Anita O'Day: The Life of a Jazz Singer

directed by Robbie Cavolina & Ian McCrudden

with John Cameron Mitchell

film series Music Documentaries 2009

Considered by many to be one of the "Three Queens" of classic jazz (notably, the only white one), next to Billie Holiday and Ella Fitzgerald--the late Anita O'Day was close to 90 when the filmmakers (Cavolina was her manager) did their last interview with her. As feisty and tough as ever, O'Day survived what she called a "jazz life," which included several marriages and abortions, drug arrests, alcoholism, and 15 years of heroin addiction.
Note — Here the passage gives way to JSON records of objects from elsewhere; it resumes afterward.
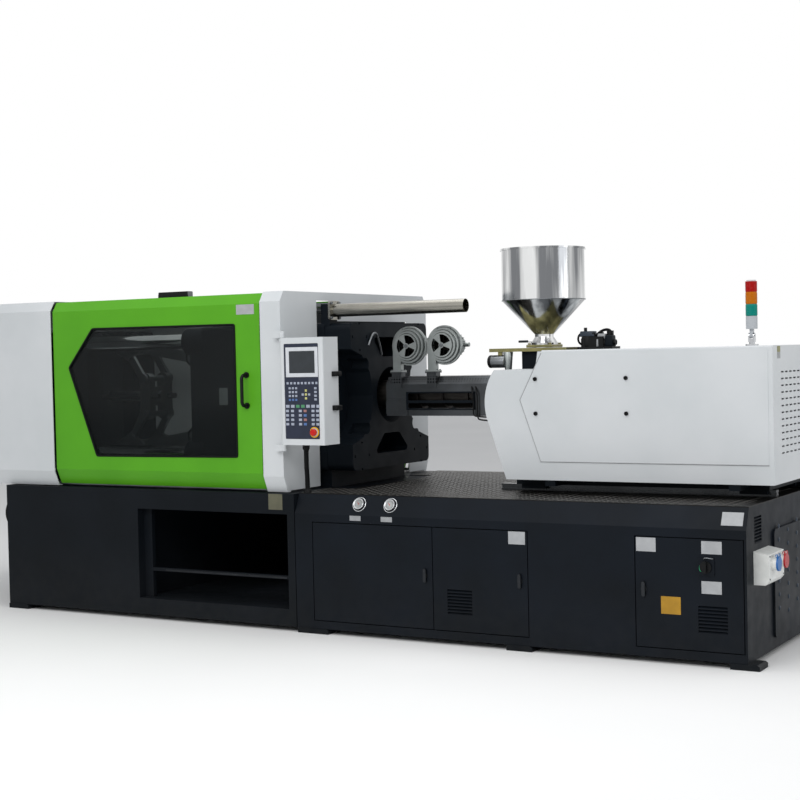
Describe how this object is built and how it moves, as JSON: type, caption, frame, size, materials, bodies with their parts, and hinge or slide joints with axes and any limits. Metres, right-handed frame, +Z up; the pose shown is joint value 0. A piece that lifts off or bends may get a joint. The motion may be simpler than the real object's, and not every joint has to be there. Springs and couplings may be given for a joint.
{
  "type": "injection moulding machine",
  "caption": "Horizontal injection moulding machine with a toggle clamp behind sliding green gates, an injection unit with hopper and blowers, and a cabinet base.",
  "frame": {"origin": "centre of the footprint on the floor", "axes": "+X along the machine from the clamp to the injection unit, +Y from the operator's side to the back, +Z up"},
  "size_m": [5.6534, 1.901, 2.19],
  "materials": {
    "base_paint": "satin",
    "foot_steel": "satin",
    "cabinet_paint": "satin",
    "deck_plate": "satin",
    "rail_steel": "satin",
    "platen_paint": "satin",
    "tie_bar_chrome": "gloss",
    "nut_steel": "satin",
    "cover_paint": "satin",
    "gate_paint": "satin",
    "window_sheet": "gloss",
    "black_plastic": "satin",
    "zinc_steel": "satin",
    "link_steel": "satin",
    "panel_paint": "satin",
    "button_red": "gloss",
    "socket_plastic": "satin",
    "lid_blue": "satin",
    "lid_red": "satin",
    "gauge_case": "satin",
    "motor_paint": "satin",
    "barrel_steel": "satin",
    "guard_paint": "satin",
    "carriage_paint": "satin",
    "blower_aluminium": "satin",
    "impeller_aluminium": "satin",
    "yellow_zinc": "satin",
    "stainless": "gloss",
    "lamp_stack": "gloss",
    "valve_alloy": "satin",
    "hose_rubber": "satin"
  },
  "bodies": {
    "machine_base": {"clamp_base_frame": "base_paint", "base_feet": "foot_steel", "injection_base_cabinet": "cabinet_paint", "deck_sheet": "deck_plate", "carriage_rails": "rail_steel", "fixed_platen": "platen_paint", "rear_platen": "platen_paint", "tie_bars": "tie_bar_chrome", "tie_bar_nuts": "nut_steel", "clamp_cylinder": "platen_paint", "clamp_rear_cover": "cover_paint", "guard_end_wall": "cover_paint", "gate_rails": "zinc_steel", "safety_bar_tube": "zinc_steel", "pressure_gauges": "gauge_case", "socket_box": "socket_plastic", "pump_unit": "motor_paint", "panel_conduit": "hose_rubber", "clamp_hose": "hose_rubber"},
    "front_gate_body": {"front_gate": "gate_paint", "front_gate_window": "window_sheet", "front_gate_handle": "black_plastic"},
    "rear_gate_body": {"rear_gate": "gate_paint"},
    "moving_platen_body": {"moving_platen": "platen_paint", "safety_bar": "zinc_steel"},
    "ejector_body": {"ejector_rod": "link_steel"},
    "crosshead_body": {"crosshead": "link_steel"},
    "rear_link_upper_body": {"rear_link_upper": "link_steel"},
    "rear_link_lower_body": {"rear_link_lower": "link_steel"},
    "front_link_upper_body": {"front_link_upper": "link_steel"},
    "front_link_lower_body": {"front_link_lower": "link_steel"},
    "crosshead_link_upper_body": {"crosshead_link_upper": "link_steel"},
    "crosshead_link_lower_body": {"crosshead_link_lower": "link_steel"},
    "panel_body": {"panel_housing": "panel_paint"},
    "stop_button_body": {"stop_button": "button_red"},
    "door_left_body": {"cabinet_door_left": "cabinet_paint"},
    "door_middle_body": {"cabinet_door_middle": "cabinet_paint"},
    "door_right_body": {"cabinet_door_right": "cabinet_paint"},
    "latch_left_body": {"door_latch_left": "black_plastic"},
    "latch_middle_body": {"door_latch_middle": "black_plastic"},
    "latch_right_body": {"door_latch_right": "black_plastic"},
    "switch_body": {"main_switch_knob": "black_plastic"},
    "lid_blue_body": {"socket_lid_blue": "lid_blue"},
    "lid_red_body": {"socket_lid_red": "lid_red"},
    "carriage_body": {"injection_carriage": "carriage_paint", "barrel": "barrel_steel", "barrel_guard": "guard_paint", "injection_cover": "cover_paint", "blower_1": "blower_aluminium", "blower_2": "blower_aluminium", "hopper_slide_plate": "yellow_zinc", "signal_tower_foot": "black_plastic", "valve_block": "valve_alloy"},
    "ram_body": {"injection_ram": "carriage_paint"},
    "screw_body": {"screw": "link_steel"},
    "impeller_1_body": {"impeller_1": "impeller_aluminium"},
    "impeller_2_body": {"impeller_2": "impeller_aluminium"},
    "hopper_body": {"hopper": "stainless"},
    "shutter_body": {"hopper_shutter": "stainless"},
    "tower_body": {"signal_tower": "lamp_stack"}
  },
  "joints": [
    {"name": "clamp_slide", "type": "slide", "parent": "machine_base", "child": "moving_platen_body", "axis": [1, 0, 0], "range_m": [-0.47316, 0]},
    {"name": "crosshead_slide", "type": "slide", "parent": "machine_base", "child": "crosshead_body", "axis": [1, 0, 0], "range_m": [-0.28808, 0]},
    {"name": "rear_link_upper_hinge", "type": "hinge", "parent": "machine_base", "child": "rear_link_upper_body", "pos_m": [-1.96, 0.039, 1.73], "axis": [0, 1, 0], "range_deg": [0, 102.54]},
    {"name": "front_link_upper_hinge", "type": "hinge", "parent": "moving_platen_body", "child": "front_link_upper_body", "pos_m": [-1.15, 0.039, 1.595], "axis": [0, 1, 0], "range_deg": [-29.83, 0]},
    {"name": "crosshead_link_upper_hinge", "type": "hinge", "parent": "crosshead_body", "child": "crosshead_link_upper_body", "pos_m": [-1.6518, 0.039, 1.465], "axis": [0, 1, 0], "range_deg": [-28.9, 0]},
    {"name": "rear_link_lower_hinge", "type": "hinge", "parent": "machine_base", "child": "rear_link_lower_body", "pos_m": [-1.96, 0.039, 0.96], "axis": [0, 1, 0], "range_deg": [-102.54, 0]},
    {"name": "front_link_lower_hinge", "type": "hinge", "parent": "moving_platen_body", "child": "front_link_lower_body", "pos_m": [-1.15, 0.039, 1.095], "axis": [0, 1, 0], "range_deg": [0, 29.83]},
    {"name": "crosshead_link_lower_hinge", "type": "hinge", "parent": "crosshead_body", "child": "crosshead_link_lower_body", "pos_m": [-1.6518, 0.039, 1.225], "axis": [0, 1, 0], "range_deg": [0, 28.9]},
    {"name": "ejector_slide", "type": "slide", "parent": "moving_platen_body", "child": "ejector_body", "axis": [1, 0, 0], "range_m": [0, 0.1]},
    {"name": "front_gate_slide", "type": "slide", "parent": "machine_base", "child": "front_gate_body", "axis": [-1, 0, 0], "range_m": [0, 0.95]},
    {"name": "rear_gate_slide", "type": "slide", "parent": "machine_base", "child": "rear_gate_body", "axis": [-1, 0, 0], "range_m": [0, 0.95]},
    {"name": "panel_hinge", "type": "hinge", "parent": "machine_base", "child": "panel_body", "pos_m": [0.004, -0.8535, 1.395], "axis": [0, 0, 1], "range_deg": [-90, 0]},
    {"name": "stop_press", "type": "slide", "parent": "panel_body", "child": "stop_button_body", "axis": [0, 1, 0], "range_m": [0, 0.004], "stiffness_N_per_m": 800},
    {"name": "door_left_hinge", "type": "hinge", "parent": "machine_base", "child": "door_left_body", "pos_m": [0.1745, -0.8155, 0.36], "axis": [0, 0, 1], "range_deg": [-110, 0]},
    {"name": "latch_left_turn", "type": "hinge", "parent": "door_left_body", "child": "latch_left_body", "pos_m": [0.9005, -0.8155, 0.375], "axis": [0, 1, 0], "range_deg": [0, 90]},
    {"name": "door_middle_hinge", "type": "hinge", "parent": "machine_base", "child": "door_middle_body", "pos_m": [0.9575, -0.8155, 0.36], "axis": [0, 0, 1], "range_deg": [-110, 0]},
    {"name": "latch_middle_turn", "type": "hinge", "parent": "door_middle_body", "child": "latch_middle_body", "pos_m": [1.4765, -0.8155, 0.375], "axis": [0, 1, 0], "range_deg": [0, 90]},
    {"name": "door_right_hinge", "type": "hinge", "parent": "machine_base", "child": "door_right_body", "pos_m": [2.6845, -0.8155, 0.36], "axis": [0, 0, 1], "range_deg": [0, 110]},
    {"name": "latch_right_turn", "type": "hinge", "parent": "door_right_body", "child": "latch_right_body", "pos_m": [2.1735, -0.8155, 0.375], "axis": [0, 1, 0], "range_deg": [-90, 0]},
    {"name": "main_switch_turn", "type": "hinge", "parent": "door_right_body", "child": "switch_body", "pos_m": [2.503, -0.8235, 0.502], "axis": [0, 1, 0], "range_deg": [0, 90]},
    {"name": "socket_lid_blue_hinge", "type": "hinge", "parent": "machine_base", "child": "lid_blue_body", "pos_m": [2.814, -0.6485, 0.553], "axis": [0, 1, 0], "range_deg": [-100, 0]},
    {"name": "socket_lid_red_hinge", "type": "hinge", "parent": "machine_base", "child": "lid_red_body", "pos_m": [2.814, -0.5235, 0.553], "axis": [0, 1, 0], "range_deg": [-100, 0]},
    {"name": "carriage_slide", "type": "slide", "parent": "machine_base", "child": "carriage_body", "axis": [1, 0, 0], "range_m": [0, 0.3]},
    {"name": "ram_slide", "type": "slide", "parent": "carriage_body", "child": "ram_body", "axis": [1, 0, 0], "range_m": [0, 0.22]},
    {"name": "screw_turn", "type": "hinge", "parent": "ram_body", "child": "screw_body", "pos_m": [1.29, 0.039, 1.345], "axis": [1, 0, 0], "continuous": true},
    {"name": "impeller_1_turn", "type": "hinge", "parent": "carriage_body", "child": "impeller_1_body", "pos_m": [0.417, -0.0835, 1.641], "axis": [0, 1, 0], "continuous": true},
    {"name": "impeller_2_turn", "type": "hinge", "parent": "carriage_body", "child": "impeller_2_body", "pos_m": [0.658, -0.0835, 1.641], "axis": [0, 1, 0], "continuous": true},
    {"name": "hopper_slide", "type": "slide", "parent": "carriage_body", "child": "hopper_body", "axis": [-1, 0, 0], "range_m": [0, 0.15]},
    {"name": "shutter_slide", "type": "slide", "parent": "hopper_body", "child": "shutter_body", "axis": [-1, 0, 0], "range_m": [0, 0.07]},
    {"name": "tower_fold", "type": "hinge", "parent": "carriage_body", "child": "tower_body", "pos_m": [2.598, -0.3235, 1.65], "axis": [1, 0, 0], "range_deg": [0, 90]}
  ],
  "couplings": [
    {"joint": "crosshead_slide", "follows": "clamp_slide", "ratio": 0.60883},
    {"joint": "rear_link_upper_hinge", "follows": "clamp_slide", "rad_per_m": -3.7822},
    {"joint": "front_link_upper_hinge", "follows": "clamp_slide", "rad_per_m": 1.1004},
    {"joint": "crosshead_link_upper_hinge", "follows": "clamp_slide", "rad_per_m": 1.0662},
    {"joint": "rear_link_lower_hinge", "follows": "clamp_slide", "rad_per_m": 3.7822},
    {"joint": "front_link_lower_hinge", "follows": "clamp_slide", "rad_per_m": -1.1004},
    {"joint": "crosshead_link_lower_hinge", "follows": "clamp_slide", "rad_per_m": -1.0662}
  ]
}
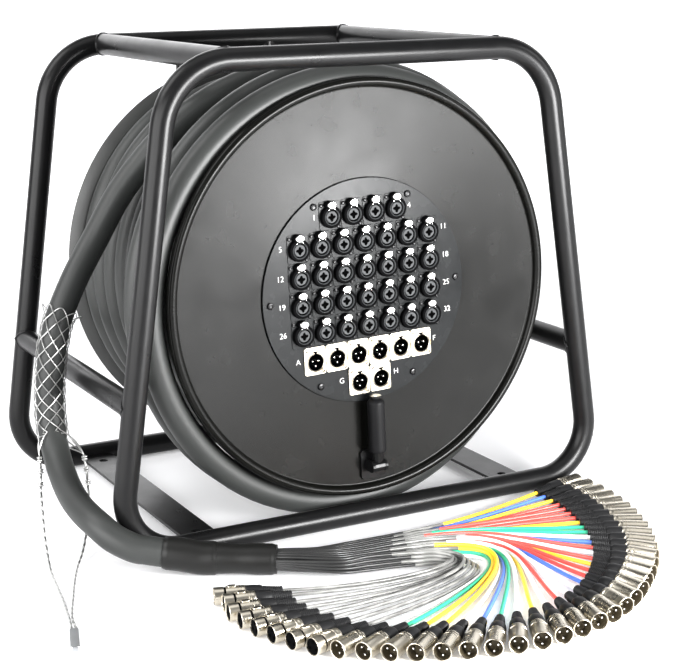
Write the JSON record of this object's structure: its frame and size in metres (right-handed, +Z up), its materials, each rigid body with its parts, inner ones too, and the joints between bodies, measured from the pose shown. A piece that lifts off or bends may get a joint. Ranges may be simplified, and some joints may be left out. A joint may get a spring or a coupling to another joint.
{
  "type": "stage box snake",
  "caption": "Audio multicore cable on a drum in a tubular floor frame, with a round socket panel in the drum's face and a fan of plug tails on the free end.",
  "frame": {"origin": "on the floor under the middle of the tubular frame", "axes": "+Z up, the socket panel faces -Y, +X to the right as seen from the front, drum axle along Y"},
  "size_m": [0.7139, 0.7617, 0.5309],
  "materials": {
    "frame_powder_coat": "satin black powder coat",
    "drum_powder_coat": "satin black powder coat on pressed steel",
    "panel_coat": "fine satin black, slightly blue",
    "plated_steel": "zinc-plated, satin",
    "steel_wire": "bright galvanised wire",
    "nickel": "bright nickel plate",
    "snake_jacket": "matte, faintly ribbed by the cores inside",
    "shrink_sleeve": "semi-matte shrink sleeve",
    "grip_rubber": "matte rubber",
    "tail_jacket": "soft jacket in several colours"
  },
  "bodies": {
    "root": {"front_hoop": "frame_powder_coat", "rear_hoop": "frame_powder_coat", "top_tube_left": "frame_powder_coat", "top_tube_right": "frame_powder_coat", "side_tube_left": "frame_powder_coat", "side_tube_right": "frame_powder_coat", "foot_bar_left": "frame_powder_coat", "foot_bar_right": "frame_powder_coat", "rear_post_left": "frame_powder_coat", "rear_post_right": "frame_powder_coat", "hub_plate": "frame_powder_coat", "spindle": "plated_steel", "spindle_nut": "plated_steel", "snake_free_run": "snake_jacket", "sleeve_large": "shrink_sleeve", "sleeve_small": "shrink_sleeve", "pulling_grip": "steel_wire", "rope_left": "steel_wire", "rope_right": "steel_wire", "rope_clip": "steel_wire", "tails_1": "tail_jacket", "tails_2": "tail_jacket", "tails_3": "tail_jacket", "tails_4": "tail_jacket", "tails_5": "tail_jacket"},
    "drum": {"front_flange": "drum_powder_coat", "rear_flange": "drum_powder_coat", "drum_barrel": "drum_powder_coat", "drum_hub": "plated_steel", "bearing_front": "plated_steel", "bearing_rear": "plated_steel", "snake_winding": "snake_jacket", "inner_cable_layers": "snake_jacket", "socket_panel": "panel_coat", "plug_socket_a": "nickel", "plug_socket_b": "nickel", "plug_socket_c": "nickel", "plug_socket_d": "nickel", "plug_socket_e": "nickel", "plug_socket_f": "nickel", "plug_socket_g": "nickel", "plug_socket_h": "nickel", "handle_bracket": "frame_powder_coat"},
    "handle_arm": {"handle_arm": "plated_steel"},
    "handle_grip": {"handle_grip": "grip_rubber"}
  },
  "joints": [
    {"name": "drum_spin", "type": "hinge", "parent": "root", "child": "drum", "pos_m": [0, 0, 0.262], "axis": [0, 1, 0], "continuous": true, "deforming": ["snake_free_run"]},
    {"name": "handle_fold", "type": "hinge", "parent": "drum", "child": "handle_arm", "pos_m": [0.0076, -0.1843, 0.06415], "axis": [0.9993, 0, 0.0384], "range_deg": [0, 90]},
    {"name": "grip_spin", "type": "hinge", "parent": "handle_arm", "child": "handle_grip", "pos_m": [0.0076, -0.1843, 0.06415], "axis": [-0.0384, 0, 0.9993], "continuous": true}
  ]
}
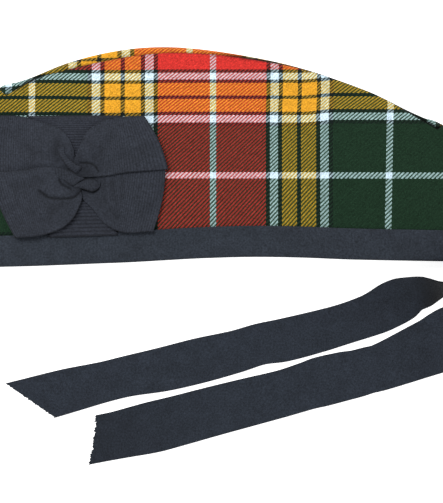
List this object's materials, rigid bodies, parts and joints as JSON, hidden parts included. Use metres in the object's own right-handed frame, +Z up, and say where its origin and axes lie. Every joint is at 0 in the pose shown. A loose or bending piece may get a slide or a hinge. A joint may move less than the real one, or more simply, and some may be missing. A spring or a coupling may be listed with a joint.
{
  "type": "tartan cap",
  "caption": "Folding tartan highland cap lying on its side, with a bound rim, a ribbon cockade and ribbon tails.",
  "frame": {"origin": "middle of the underside of the side panel that the cap rests on", "axes": "+X from the front seam to the back seam, +Y from the rim to the ridge, +Z up from the table"},
  "size_m": [0.3148, 0.2504, 0.0365],
  "materials": {
    "tartan_side": "wool twill in a red, green, yellow and white tartan",
    "tartan_top": "the same wool twill tartan",
    "binding": "black grosgrain binding, matte",
    "cockade_ribbon": "black grosgrain ribbon, matte with a faint rib",
    "tail_ribbon": "black grosgrain ribbon, matte"
  },
  "bodies": {
    "root": {"crown_left": "tartan_side", "crown_right": "tartan_side", "crown_top": "tartan_top", "rim_band": "binding", "cockade_back_loop": "cockade_ribbon", "cockade_rear_bow": "cockade_ribbon", "cockade_front_bow": "cockade_ribbon", "cockade_knot": "cockade_ribbon", "tail_upper": "tail_ribbon", "tail_lower": "tail_ribbon"}
  },
  "joints": []
}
Discovered by Gene Krupa in 1940, O'Day had her first hit in 1941 with "Let Me Off Uptown," which featured a daring interracial voice-and-trumpet duet with Roy Eldridge. After five years with Krupa, she spent a year with Stan Kenton. She used her voice as a jazz instrument and ascribed her nearly vibrato-free sound to a botched tonsillectomy in which her uvula was accidentally removed. "The fast-paced, enthralling film stitches pieces of interviews, including the long one shortly before her death in 2006, with excerpts from numerous performances at various phases of her career. It includes her famous turn... singing 'Sweet Georgia Brown' ... at the 1958 Newport Jazz Festival. At the time she was at her commercial peak, recording for Norman Granz's Verve label and earning $2,500 a week, most of it spent on drugs." (Stephen Holden, NY Times) More at anitaodaydoc.com 35mm Shown with the fabulous Oscar-nominated short, Jammin' the Blues (1944, 10 mins) by Gjon Mili, in which a group of prominent jazz musicians of the 1940s get together for a rare filming of a jam session. Marie Bryant's vocal is amazing. 16mm.